Es wird sich auch demnächst die Frage der Ensemble-Häuser stellen, vor allem in Deutschland. Dort muss man sich fragen, ob man so viele Ensemble-Häuser braucht. Es gibt auch andere Wege, wie z.B. das Grand Théâtre de Genève zeigt. Wir sollten die Opernhäuser nicht mehr behalten wie Kinder ihr Spielzeug. Allerdings gibt es einen bedauernswerten Zusammenhang zwischen den Finanzproblemen der Kommunen und den Opernhäusern. Wir haben keine Opernkrise, sondern eine Finanzkrise der Opernhäuser!

Herr Direktor, wir wünschen Ihnen in Zukunft weiterhin viel Erfolg und danken für dieses interessante Gespräch.

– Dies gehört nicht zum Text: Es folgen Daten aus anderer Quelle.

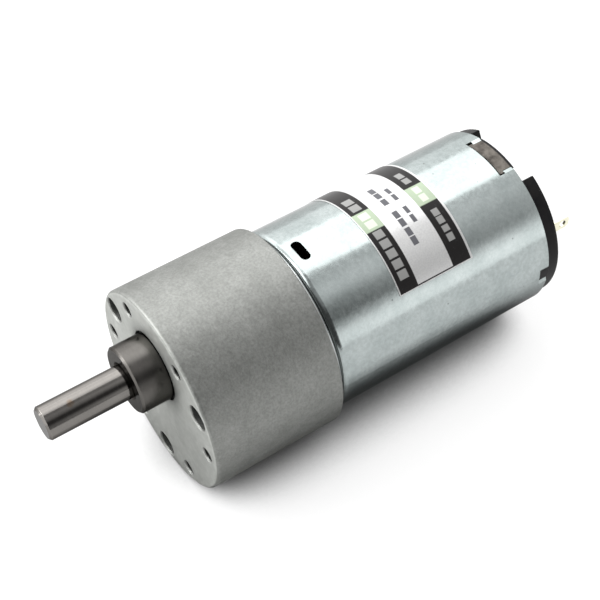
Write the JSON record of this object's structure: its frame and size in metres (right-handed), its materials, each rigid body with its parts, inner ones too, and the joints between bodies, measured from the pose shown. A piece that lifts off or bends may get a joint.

Wilhelm Guschlbauer und Klaus Billand / im November 2006

Das obige Gespräch wurde zunächst von mir anlässlich meines Besuches des Théâtre des Champs-Élysées in Paris geführt, nachdem ich dessen Intendanten Dominique Meyer auf dem Europäischen Alpbach-Forum 2005 in Innsbruck kennengelernt hatte, wo wir in Panels zur Frage der Zukunft der Oper als Kunstform im neuen Jahrtausend teilnahmen. Im Oktober 2006 besuchte ich Paris für die „Götterdämmerung“ in der Regie von Robert Wilson unter der musikalischen Leitung von Christoph Eschenbach am Pariser Théâtre de Châtelet sowie dem „Don Giovanni“ in der Regie von Michael Haneke am Palais Garnier zu Mozarts 250. Geburtstag und verband damit den Besuch des Théâtre des Champs-Élysées, auf Einladung von D. Meyer im Jahr zuvor.
Wilhelm Guschlbauer (+), der damalige Merker-Koordinator für Frankreich mit Sitz in Paris, erweiterte dieses Gespräch später mit interessanten Details aus dem französischen Opernleben. Es erschien schließlich im Neuen Merker im November 2006 mit einem Foto von Dominique Meyer auf der Titelseite und spielte möglicherweise bei den Überlegungen zur Neubesetzung des Direktors der Wiener Staatsoper 2010 eine Rolle.